The world has realised the COP meetings are not delivering on either preventing the worst effects of anthropogenic climate change, or sufficiently raising people’s awareness of how it will affect countries in the OECD (as in, it is not considered a political priority in these nations). The UN, World Bank and other agencies collect a lot of data and model potential outcomes, but these are often stuck behind difficult interfaces or require users to sign in and navigate complex databases which are not friendly to users of assistive technologies.
Create a product which enables users who are not well served by current interfaces to access insight about anthropogenic climate change and how it may affect the UK.
Be prepared to explain every design choice on your dashboard.
After reading the brief, I decided to draw up a plan in Excalidraw (see below).
This plan was broken up as follows:
Data discovery and user:
During this time, I did research on climate change to better understand the data. For example, RCP 4.5 and RCP 8.5 are two different climate models based on actions taken to prevent climate change. RCP 4.5 is linked to action being taken (Intermediate Scenarios), whereas RCP 8.5 is no action at all (No Mitigation Model). I also wanted to get a formal definition of climate change, which I obtained from https://www.un.org/en/climatechange/what-is-climate-change. This emphasised temperature correlations and prompted me to look at additional data.

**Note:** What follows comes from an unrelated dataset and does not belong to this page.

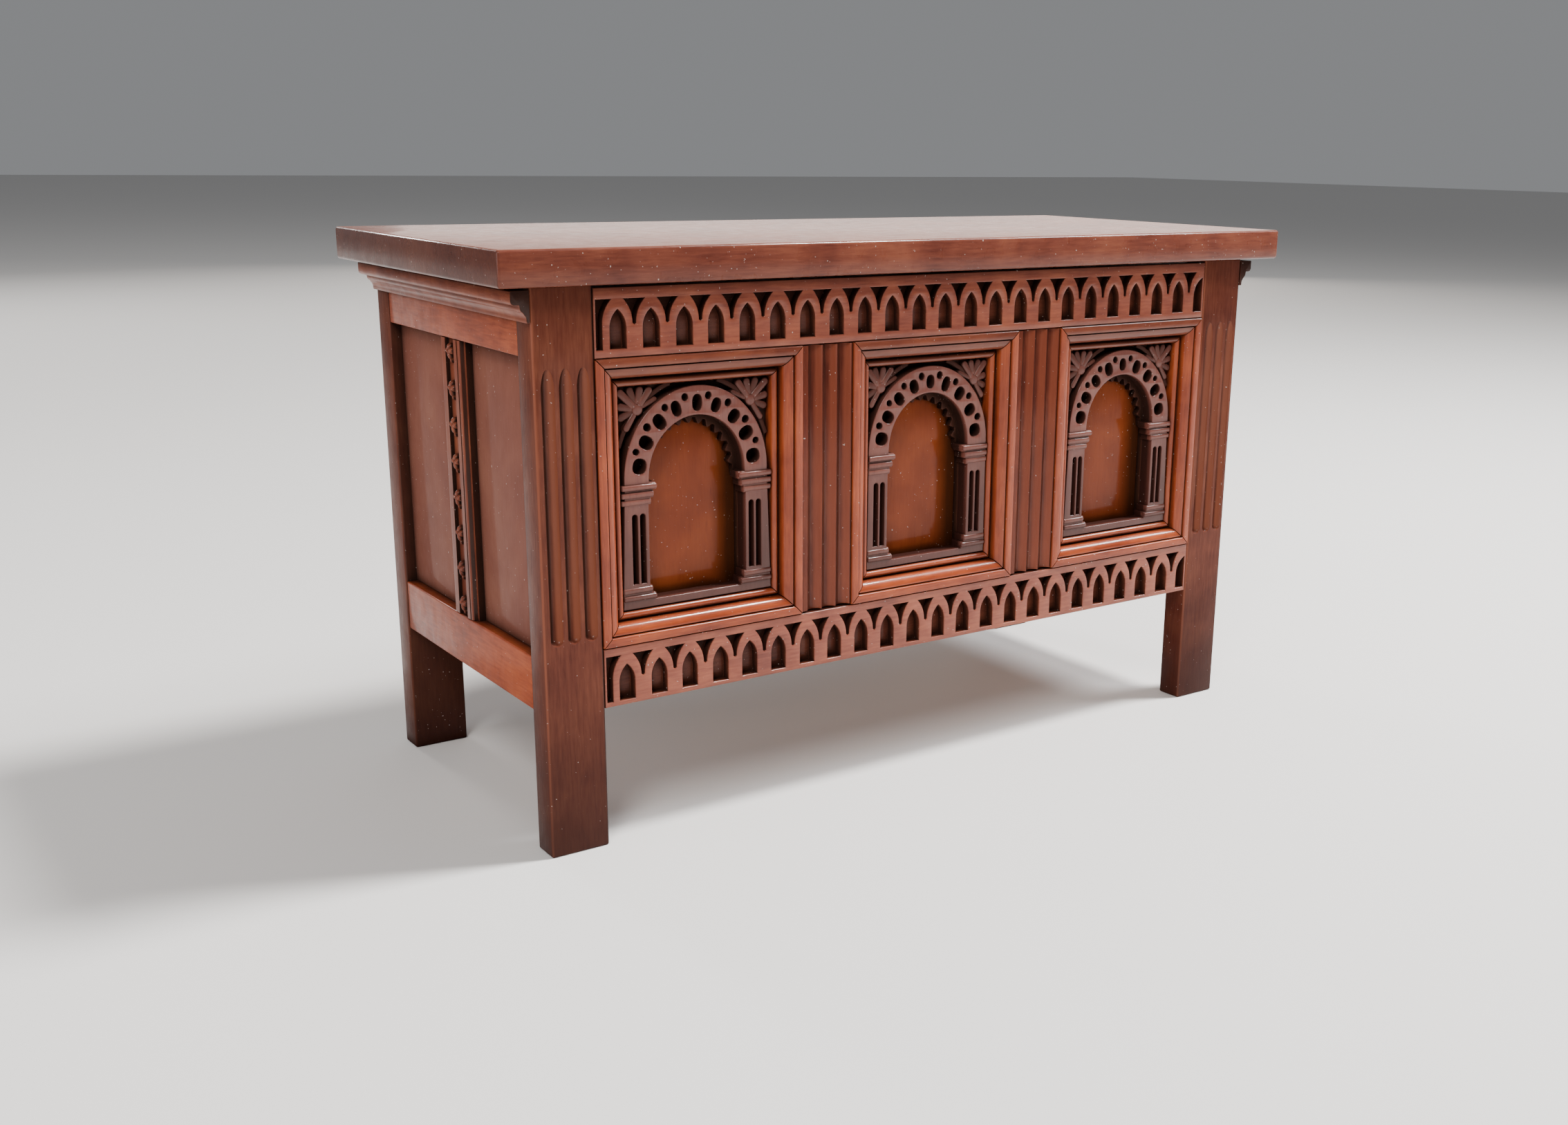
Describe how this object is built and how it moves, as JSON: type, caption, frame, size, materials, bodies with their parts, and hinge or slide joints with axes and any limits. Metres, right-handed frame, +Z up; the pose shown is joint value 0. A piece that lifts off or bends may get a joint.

Climate change refers to long-term shifts in temperatures and weather patterns. These shifts may be natural, but since the 1800s, human activities have been the main driver of climate change, primarily due to the burning of fossil fuels (like coal, oil and gas), which produces heat-trapping gases.
Since the data provided was projected values for each model, I joined the temperature data and kept only the overlapping years to investigate the known impact of temperature in the United Kingdom.
I designed the dashboard for the following:
· Keyboard only users (only able to tab through the dashboard).
· Visually impaired (tab through dashboard and require a screen reader).
· People who are not able to see colour (various types of colourblind).
Dashboard and Design and Reasoning:
In terms of design, I thought that blue, white, black and grey would be easily distinguishable. Although, at this stage, this was just an assumption that required confirmation after uploading images of the final dashboard to a colourblind simulator. All simulators provided positive outcomes, with the exception of Monochromatic. See below example for Blue-Blind/Tritanopia. Verdana was used for the font as it is easily legible (differentiating between a capital i and a small L). Double encoding was also used so that when colours look similar, there is a way to tell the difference by looking a the shapes.
See my final dashboard below.
Things that need improvement are:
· Text size is WAY too small.
· KPI % is confusing.
· Shapes used on top left graph aren’t ideal.
· Try to combine legend into one when double encoding.
· Use titles for graphs as it is unclear when the screen reader is not being used.